All About Beer Magazine - Volume 29, Issue 4
September 1, 2008 By Matt Kirkegaard

It’s not just American brewers inspiring Australian beer lovers: American styles have captured palates, too. These days, it would be a rare microbrewery that doesn’t include an American-style pale ale in their lineup.

The APA was most popularly introduced to these shores in 2000 when Western Australia’s Little Creatures brewery launched with their interpretation. Hopped with whole Cascade and Chinook flowers imported from Oregon under the brewery’s own quarantine permit, their pale ale offers more than a passing resemblance to Sierra Nevada’s iconic brew. While some say it has mellowed in recent years as its popularity has grown, it’s still a flavor-packed beer boasting aromas of grapefruit and passion fruit, with well-balanced malt and bitterness.

While the Australian craft beer market is still comparatively small, there is no shortage of brewers willing to push the boundaries and take local beer lovers along for the ride.

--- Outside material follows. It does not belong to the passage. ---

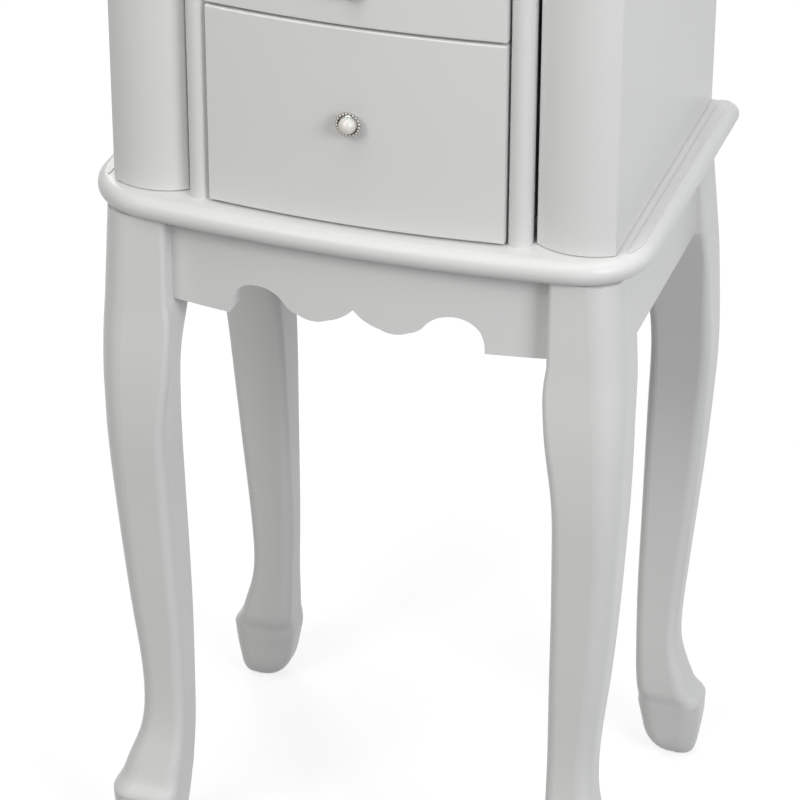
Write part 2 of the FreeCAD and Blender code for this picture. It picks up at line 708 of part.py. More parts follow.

Sydney’s Redoak Boutique Beer Café is leading the Australian charge and has rapidly become Australia’s most awarded brewery since opening four years ago. Brewing more than twenty styles, brewer Dave Hollyoak has also found international success for his eclectic range. His Honey Ale, a pale ale infused with Tasmanian leatherwood honey, and his wonderfully complex Rauchbier both won a gold medal at the 2006 World Beer Cup, while his Baltic Porter took a bronze. That year, he also took out the Grand Champion’s crown at the Australian International Beer Awards for his Special Reserve, a triple-fermented English-style barley wine matured for two years on three types of oak. Redoak’s Belgian Framboise took gold at this year’s World Beer Cup, and they are about to launch their own American-style IPA

Another brewery really defying the Australian excise system is Murray’s Brewery. Based at the famous Pub With No Beer in Taylors Arm, a one-horse in northern New South Wales, Murray’s boast is that they brew “beers that nobody else locally brews commercially—including extreme beers.” Their range includes a seasonal Grand Cru, a hybrid of Belgian trippel and golden strong ale styles, weighing in at 8.8% ABV. Two of their other big beers are directly influenced by U.S. styles. They claim their Icon 2IPA (double IPA at 7.5% ABV) is one of the hoppiest beers brewed in the southern hemisphere, while Murray’s Anniversary Ale 2 (10% ABV) is an American-style barley wine with the unique addition of wheat, and is brewed for aging.

The Australian craft scene may still be a few years behind that in the United States, but the revolution is well and truly underway. Long live the revolution!